Craig Cachopa

Personal information
- Born: 17 January 1992 (age 34) Welkom, Orange Free State, South Africa
- Batting: Right-handed
- Role: Batsman
- Relations: Brad Cachopa (brother); Carl Cachopa (brother);

International information
- National side: Portugal (2026–present);

Domestic team information
- 2011/12: Wellington
- 2012/13–2014/15: Auckland
- 2014–2016: Sussex
- 2015/16: Wellington
- 2016/17–2019/20: Auckland

Career statistics
| Competition | FC | LA | T20 |
| Matches | 47 | 88 | 103 |
| Runs scored | 2,752 | 2,211 | 1,977 |
| Batting average | 34.83 | 26.96 | 27.45 |
| 100s/50s | 5/16 | 3/10 | 0/6 |
| Top score | 203 | 121 | 89* |
| Balls bowled | 42 | – | – |
| Wickets | 0 | – | – |
| Bowling average | – | – | – |
| 5 wickets in innings | – | – | – |
| 10 wickets in match | – | – | – |
| Best bowling | – | – | – |
| Catches/stumpings | 28/– | 48/0 | 53/1 |
- Source: CricketArchive, 6 October 2020

= Craig Cachopa =

New Zealand cricketer (born 1992)

Craig Cachopa (born 17 January 1992) is a South African-born Portuguese cricketer who currently plays for the Portugal national cricket team and has previously represented New Zealand in age-group cricket. He played for Sussex in English county cricket and Auckland and Wellington at New Zealand domestic level. He now works as a Project Manager at a top New Zealand company.

==Early life and career==
Cachopa was born in Welkom, in what is now South Africa's Free State province. His family emigrated to New Zealand in 2002, and he and two older brothers, Carl (born 1986) and Bradley Cachopa (born 1988), have all played first-class cricket in New Zealand. A right-handed batsman and occasional wicket-keeper, Craig Cachopa debuted for the New Zealand under-19s at the age of 16, and later captained the side at the 2010 Under-19 World Cup, hosted by New Zealand.

==Domestic career==
He made his first-class debut for Wellington during the 2011–12 season of the Plunket Shield, but switched to Auckland the following season. Playing for Auckland against Wellington during the 2013–14 season, he scored 203 runs, his highest first-class score and only double century. Cachopa signed a two-year contract with Sussex, beginning with the 2014 English season, qualifying as a domestic player via a Portuguese passport. He had announced his intention to qualify for England, and will consequently be regarded as an overseas player if he wishes to return to Auckland.

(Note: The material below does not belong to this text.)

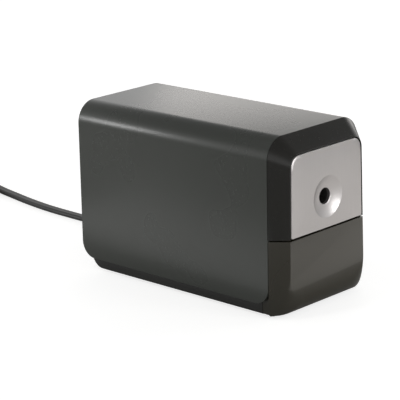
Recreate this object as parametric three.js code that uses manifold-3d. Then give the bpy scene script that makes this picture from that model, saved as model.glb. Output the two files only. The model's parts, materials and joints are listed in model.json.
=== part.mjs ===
// Electric pencil sharpener: a dark cover over a motor, a gear train and one orbiting helical cutter,
// with a see-through shavings receptacle that slides out of the front.
// Millimetres. +Z is up, the pencil goes in along +Y, and the feet stand on z = 0 under the middle.
import * as THREE from 'three';
import { mergeVertices } from 'three/addons/utils/BufferGeometryUtils.js';
import Module from 'manifold-3d';

const wasm = await Module();
wasm.setup();

// Overall body
const bodyWidth = 77;
const bodyLength = 155.8;
const bodyHeight = 100;
const gap = 0.3; // between pieces that touch

// Cover
const coverWall = 1.8;
const coverDraft = 0.011; // lean of each side, mm per mm of height
const coverCornerRadius = 12.5;
const coverLowerEdge = 7.8;
const coverEndRadius = 9.5; // lower corners of the side walls
const bossRadius = 3; // screw bosses
const bossHeight = 11;

// Front: bezel, face plate and drawer front share one bevelled outline
const seamHeight = 44.8;
const seamGap = 0.8;
const bevelDepth = 9.85;
const bevelInsetSide = 7.5;
const bevelInsetTop = 8.9;
const bezelWall = 3;
const bezelTongue = 4;
const bezelRim = 0.5; // flat rim between the bevel and the plate
const plateThickness = 2;
const plateCornerRadius = 7;
const plateCrown = 0.8;

// Pencil passage
const pencilAxisHeight = 62.5;
const pencilHoleRadius = 4.47;
const dishRadius = 12.1;
const dishDepth = 2.4;
const plateBossWall = 1.1; // metal left behind the dish
const guideWall = 2;
const guideFlange = 2.5;

// Shavings receptacle
const drawerWall = 1.8;
const drawerDepth = 57; // from the front to the back of its tray
const drawerTrayInset = 9; // each side of the tray in from the body's side
const drawerTrayDrop = 6.8; // the tray's rim below the seam
const drawerCornerRadius = 11; // lower corners at the front
const drawerRearRadius = 2; // and at the back of the bevel
const drawerNoseHeight = 10.5; // rounding of the lower front edge, upwards
const drawerNoseDepth = 7; // and backwards

// Base
const footHeight = 1.3;
const footRadius = 6;
const footStem = 2.2;
const footInset = { x: 13.5, y: 29 };
const baseClearance = 1.6; // underside above the table
const baseFloor = 3.3;
const baseInset = 2.1;
const baseWall = 2.2;
const baseWallTop = 12;
const baseEndRadius = 9.7;
const baseEdgeRadius = 1; // long lower edges
const baseFrontInset = 15.8; // behind the front
const rearRecess = 5.4; // rear face in from the cover's rear edge
const panelThickness = 2.5;

// Base screws
const screwHead = 3;
const screwShank = 1.5;
const screwLength = 14;
const screwInset = 7.5; // from the body's side
const screwRowSetback = [69.9, 17.9]; // in front of the rear

// Cutter, planetary drive
const gearModule = 1.2;
const pinionModule = 0.9;
const pinionTeeth = 12;
const ringTeeth = 38;
const cutterTilt = THREE.MathUtils.degToRad(11);
const cutterRadius = 6.5;
const cutterLength = 24;
const cutterTeeth = 12;
const cutterPinRadius = 1.5;
const carrierRadius = 15.5;
const carrierShaftRadius = 4;

// Gear train
const driveTeeth = 40;
const idlerPinionTeeth = 12;
const idlerTeeth = 40;
const motorPinionTeeth = 10;
const fineModule = 0.95;
const gearWidth = 6;
const idlerWidth = 4.3;
const idlerWallGap = 2.14; // idler's teeth to the cover's side wall
const motorRise = 35.52; // motor's axis above the base's floor
const meshPlay = 0.12; // added to each centre distance

// Frames
const frameThickness = 2.7;
const gearPlateThickness = 2.2;
const frameTopDrop = 10; // below the top of the body
const frameCorner = 6;
const frameSideGap = 0.5;
const frontFrameSetback = 17.6; // front face of the front frame, behind the front
const spacerRadius = 2.8;
const spacerInset = 4; // in from the frame's side
const idlerShaftRadius = 2;

// Motor
const rotorRadius = 12.9;
const airGap = 0.4;
const rotorShaftRadius = 2.4;
const stackLength = 22;
const stackHalfWidth = 23.5;
const stackBelow = 24;
const stackAbove = 42;
const legHeight = 12; // upper leg of the stack, which the coil is wound on
const windowHalfWidth = 15;
const shadeHole = { x: 15.2, size: 2.6, z: 8 };
const motorScrewRadius = 1.7;
const motorScrewReach = 19.5;
const bushRadius = 4.2;
const fanRadius = 21;

// Pencil-sensing lever and its switch
const leverAhead = 9.2; // pivot in front of the front frame
const leverAbove = 14.2; // and above the pencil's axis
const leverArm = 12.9;
const leverRest = THREE.MathUtils.degToRad(25);
const leverNose = { y: 3.5, z: 3.3 }; // from the pivot
const leverPinRadius = 1.2;
const leverHalfWidth = 1.6;
const leverEarGap = 3.2;
const buttonHalf = 1.2;
const buttonTravel = 1;
const switchRise = 7.2; // floor of the switch above the pivot

// Receptacle interlock
const plungerX = 17;
const plungerRise = 8; // above the base's floor
const plungerRadius = 1.8;
const interlockLength = 10;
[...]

In June 2018, he was awarded a contract with Auckland for the 2018–19 season. In September 2018, he was named as the captain of the Auckland Aces for the 2018 Abu Dhabi T20 Trophy. He was the leading run-scorer for Auckland in the 2018–19 Ford Trophy, with 412 runs in eleven matches.

==International career==
Cachopa captained the New Zealand national under-19 cricket team at the 2010 Under-19 Cricket World Cup.

In 2014, he expressed his intention to represent England, but he was unable make it to the English team.

Cachopa is of Portuguese descent and holds a Portuguese passport through his father. In August 2026, he was named in Portugal's squad for the 2026 Men's T20 World Cup Europe Sub-regional Qualifier C, which formed part of the qualification pathway for the 2028 Men's T20 World Cup.